En terme de chiffres, les captures d’ombles-chevalier et de truites restent plus ou moins stables sur les trois dernières années: 13 tonnes d’ombles (12 en 2020 et 17 en 2019) et 6 tonnes de truites ont été capturées en 2021 (8 en 2020 et 7 en 2019), indique jeudi dans un communiqué la Commission internationale de la pêche dans le Léman.

Quant au féra: il y a eu 195 tonnes de corégone pêchées en 2021 contre 203 tonnes en 2020. En 2015, année record, on parlait alors de 1145 tonnes.

Résultats d'ici trois ans

Face à ce constat, des mesures de protection ou de restriction de pêche sont entrées en vigueur en 2022, à la demande des pêcheurs professionnels et de loisir des deux pays bordant le Léman. Elles ont été reconduites pour 2023.

Ces mesures visent à préserver les géniteurs de corégones, mais aussi ceux des ombles chevaliers et de truites lacustres avant leurs périodes de reproduction, en réduisant de deux semaines la pêche de ces trois salmonidés emblématiques du bassin lémanique. La mesure légale de capture des corégones a aussi été fixée à 37 centimètres pour la pêche professionnelle en lieu et place des 30 centimètres réglementaires.
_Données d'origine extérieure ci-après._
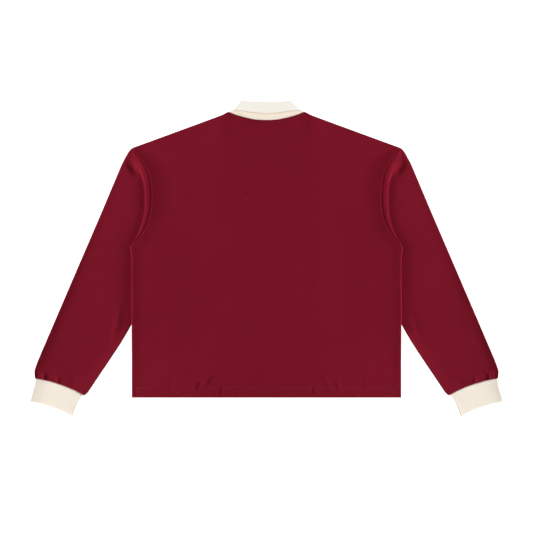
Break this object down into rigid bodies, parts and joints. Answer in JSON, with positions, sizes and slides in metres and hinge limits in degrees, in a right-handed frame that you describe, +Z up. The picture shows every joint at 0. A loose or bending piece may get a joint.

Ces mesures font suite à l'entrée en vigueur depuis le 1er janvier 2021, d'un nouveau règlement d'application de l'Accord entre le Conseil fédéral et le gouvernement français sur la pêche dans le Léman pour la période 2021-2025 en vue «d'assurer une exploitation durable et équilibrée des peuplements piscicoles du lac», selon la Commission internationale de la pêche dans le Léman. «Les résultats de ces mesures de gestion halieutique seront visibles d'ici trois ans seulement. En parallèle, une étude scientifique sur cette espèce est en cours», précise Yvon Crettenand.

La perche toujours championne

La perche reste le poisson le plus capturé en 2021, comme les années précédentes avec 241 tonnes (253 tonnes en 2020). Concernant les autres espèces, les captures de brochets continuent de diminuer avec 21 tonnes en 2021, contre 29 en 2020 et 39 en 2019.

Et la pêche des écrevisses signal (espèce exotique envahissante) est passée de 17 tonnes en 2018 à 3 tonnes en 2021. Difficile de dire toutefois si la population de cette espèce exotique envahissante est en baisse ou si les pêcheurs s'en sont partiellement détournés, relève Yvon Crettenand.

Le nombre de permis de pêche de loisir délivrés par les autorités suisses et françaises est resté stable à près de 6200, attestant de «l'intérêt de la population» pour cette activité. Mais c'est la pêche professionnelle, avec ses 129 pêcheurs, qui représente, toutes espèces confondues, la plus grande part des captures annuelles (90%) avec près de 450 tonnes de poissons pêchés.